_COLLECTED DATA_
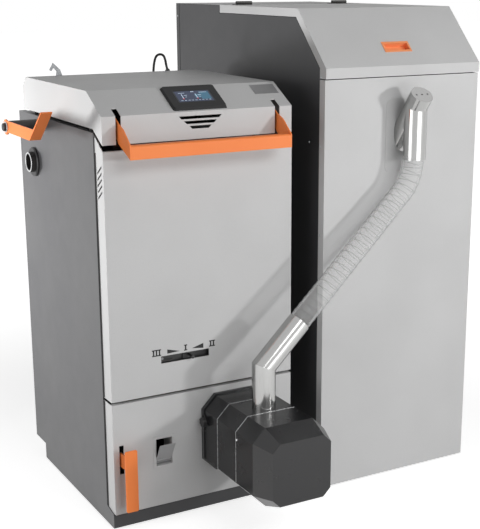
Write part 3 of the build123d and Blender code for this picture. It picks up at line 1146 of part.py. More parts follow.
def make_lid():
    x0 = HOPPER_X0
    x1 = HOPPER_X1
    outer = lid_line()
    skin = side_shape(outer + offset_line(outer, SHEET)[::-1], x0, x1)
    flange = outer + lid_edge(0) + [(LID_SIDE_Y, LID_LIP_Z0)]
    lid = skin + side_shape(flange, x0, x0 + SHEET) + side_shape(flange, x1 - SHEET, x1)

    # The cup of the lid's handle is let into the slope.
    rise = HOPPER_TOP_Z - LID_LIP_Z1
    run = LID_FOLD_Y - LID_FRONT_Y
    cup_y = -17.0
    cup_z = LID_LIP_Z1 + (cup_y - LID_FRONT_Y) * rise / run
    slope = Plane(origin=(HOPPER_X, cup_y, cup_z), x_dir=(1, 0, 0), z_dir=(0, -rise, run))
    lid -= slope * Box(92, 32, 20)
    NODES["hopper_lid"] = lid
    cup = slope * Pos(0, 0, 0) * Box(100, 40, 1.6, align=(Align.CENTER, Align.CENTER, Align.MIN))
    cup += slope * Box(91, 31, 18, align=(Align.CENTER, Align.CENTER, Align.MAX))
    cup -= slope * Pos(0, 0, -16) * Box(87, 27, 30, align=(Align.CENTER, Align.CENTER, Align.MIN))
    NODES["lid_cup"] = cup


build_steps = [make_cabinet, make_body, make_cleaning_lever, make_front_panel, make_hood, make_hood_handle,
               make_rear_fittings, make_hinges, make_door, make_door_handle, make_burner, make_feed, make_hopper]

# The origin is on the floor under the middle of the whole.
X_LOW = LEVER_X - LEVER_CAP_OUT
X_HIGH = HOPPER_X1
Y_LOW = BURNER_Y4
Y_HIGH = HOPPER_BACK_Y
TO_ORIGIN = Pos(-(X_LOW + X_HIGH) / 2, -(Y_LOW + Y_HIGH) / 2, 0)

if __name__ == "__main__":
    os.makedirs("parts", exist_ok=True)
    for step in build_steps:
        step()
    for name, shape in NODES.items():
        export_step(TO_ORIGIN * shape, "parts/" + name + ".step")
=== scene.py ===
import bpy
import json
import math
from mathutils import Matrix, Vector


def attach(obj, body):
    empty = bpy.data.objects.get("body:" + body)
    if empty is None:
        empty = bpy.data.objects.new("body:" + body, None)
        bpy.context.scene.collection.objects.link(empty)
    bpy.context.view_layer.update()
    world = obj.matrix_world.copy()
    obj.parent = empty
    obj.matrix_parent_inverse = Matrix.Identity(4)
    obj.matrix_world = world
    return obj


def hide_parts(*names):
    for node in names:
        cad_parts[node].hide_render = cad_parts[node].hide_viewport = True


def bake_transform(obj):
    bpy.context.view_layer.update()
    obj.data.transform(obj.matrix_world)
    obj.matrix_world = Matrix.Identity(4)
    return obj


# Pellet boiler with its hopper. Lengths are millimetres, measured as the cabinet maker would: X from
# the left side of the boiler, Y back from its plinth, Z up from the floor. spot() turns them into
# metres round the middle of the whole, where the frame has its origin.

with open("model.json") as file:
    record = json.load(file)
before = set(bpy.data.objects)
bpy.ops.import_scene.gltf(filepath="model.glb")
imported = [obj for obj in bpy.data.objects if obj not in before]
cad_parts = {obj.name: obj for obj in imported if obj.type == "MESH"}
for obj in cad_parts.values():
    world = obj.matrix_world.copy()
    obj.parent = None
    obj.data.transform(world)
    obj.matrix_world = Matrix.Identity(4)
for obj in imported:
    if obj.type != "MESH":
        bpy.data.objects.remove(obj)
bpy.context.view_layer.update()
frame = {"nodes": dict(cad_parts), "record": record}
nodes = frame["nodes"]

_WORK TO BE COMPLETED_
Return all of the data exactly as it reads.

_ANSWER TO THIS PROBLEM_
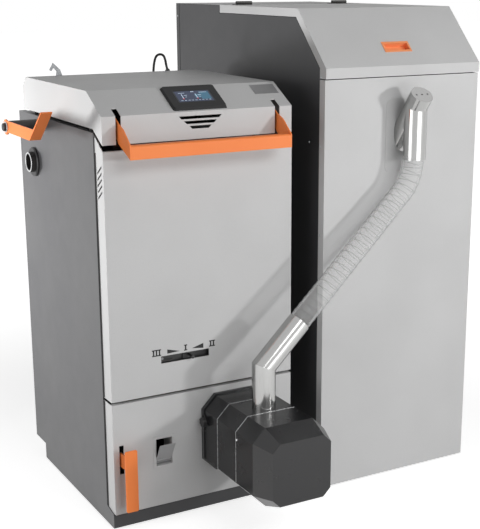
Write part 3 of the build123d and Blender code for this picture. It picks up at line 1146 of part.py. More parts follow.
def make_lid():
    x0 = HOPPER_X0
    x1 = HOPPER_X1
    outer = lid_line()
    skin = side_shape(outer + offset_line(outer, SHEET)[::-1], x0, x1)
    flange = outer + lid_edge(0) + [(LID_SIDE_Y, LID_LIP_Z0)]
    lid = skin + side_shape(flange, x0, x0 + SHEET) + side_shape(flange, x1 - SHEET, x1)

    # The cup of the lid's handle is let into the slope.
    rise = HOPPER_TOP_Z - LID_LIP_Z1
    run = LID_FOLD_Y - LID_FRONT_Y
    cup_y = -17.0
    cup_z = LID_LIP_Z1 + (cup_y - LID_FRONT_Y) * rise / run
    slope = Plane(origin=(HOPPER_X, cup_y, cup_z), x_dir=(1, 0, 0), z_dir=(0, -rise, run))
    lid -= slope * Box(92, 32, 20)
    NODES["hopper_lid"] = lid
    cup = slope * Pos(0, 0, 0) * Box(100, 40, 1.6, align=(Align.CENTER, Align.CENTER, Align.MIN))
    cup += slope * Box(91, 31, 18, align=(Align.CENTER, Align.CENTER, Align.MAX))
    cup -= slope * Pos(0, 0, -16) * Box(87, 27, 30, align=(Align.CENTER, Align.CENTER, Align.MIN))
    NODES["lid_cup"] = cup


build_steps = [make_cabinet, make_body, make_cleaning_lever, make_front_panel, make_hood, make_hood_handle,
               make_rear_fittings, make_hinges, make_door, make_door_handle, make_burner, make_feed, make_hopper]

# The origin is on the floor under the middle of the whole.
X_LOW = LEVER_X - LEVER_CAP_OUT
X_HIGH = HOPPER_X1
Y_LOW = BURNER_Y4
Y_HIGH = HOPPER_BACK_Y
TO_ORIGIN = Pos(-(X_LOW + X_HIGH) / 2, -(Y_LOW + Y_HIGH) / 2, 0)

if __name__ == "__main__":
    os.makedirs("parts", exist_ok=True)
    for step in build_steps:
        step()
    for name, shape in NODES.items():
        export_step(TO_ORIGIN * shape, "parts/" + name + ".step")
=== scene.py ===
import bpy
import json
import math
from mathutils import Matrix, Vector


def attach(obj, body):
    empty = bpy.data.objects.get("body:" + body)
    if empty is None:
        empty = bpy.data.objects.new("body:" + body, None)
        bpy.context.scene.collection.objects.link(empty)
    bpy.context.view_layer.update()
    world = obj.matrix_world.copy()
    obj.parent = empty
    obj.matrix_parent_inverse = Matrix.Identity(4)
    obj.matrix_world = world
    return obj


def hide_parts(*names):
    for node in names:
        cad_parts[node].hide_render = cad_parts[node].hide_viewport = True


def bake_transform(obj):
    bpy.context.view_layer.update()
    obj.data.transform(obj.matrix_world)
    obj.matrix_world = Matrix.Identity(4)
    return obj


# Pellet boiler with its hopper. Lengths are millimetres, measured as the cabinet maker would: X from
# the left side of the boiler, Y back from its plinth, Z up from the floor. spot() turns them into
# metres round the middle of the whole, where the frame has its origin.

with open("model.json") as file:
    record = json.load(file)
before = set(bpy.data.objects)
bpy.ops.import_scene.gltf(filepath="model.glb")
imported = [obj for obj in bpy.data.objects if obj not in before]
cad_parts = {obj.name: obj for obj in imported if obj.type == "MESH"}
for obj in cad_parts.values():
    world = obj.matrix_world.copy()
    obj.parent = None
    obj.data.transform(world)
    obj.matrix_world = Matrix.Identity(4)
for obj in imported:
    if obj.type != "MESH":
        bpy.data.objects.remove(obj)
bpy.context.view_layer.update()
frame = {"nodes": dict(cad_parts), "record": record}
nodes = frame["nodes"]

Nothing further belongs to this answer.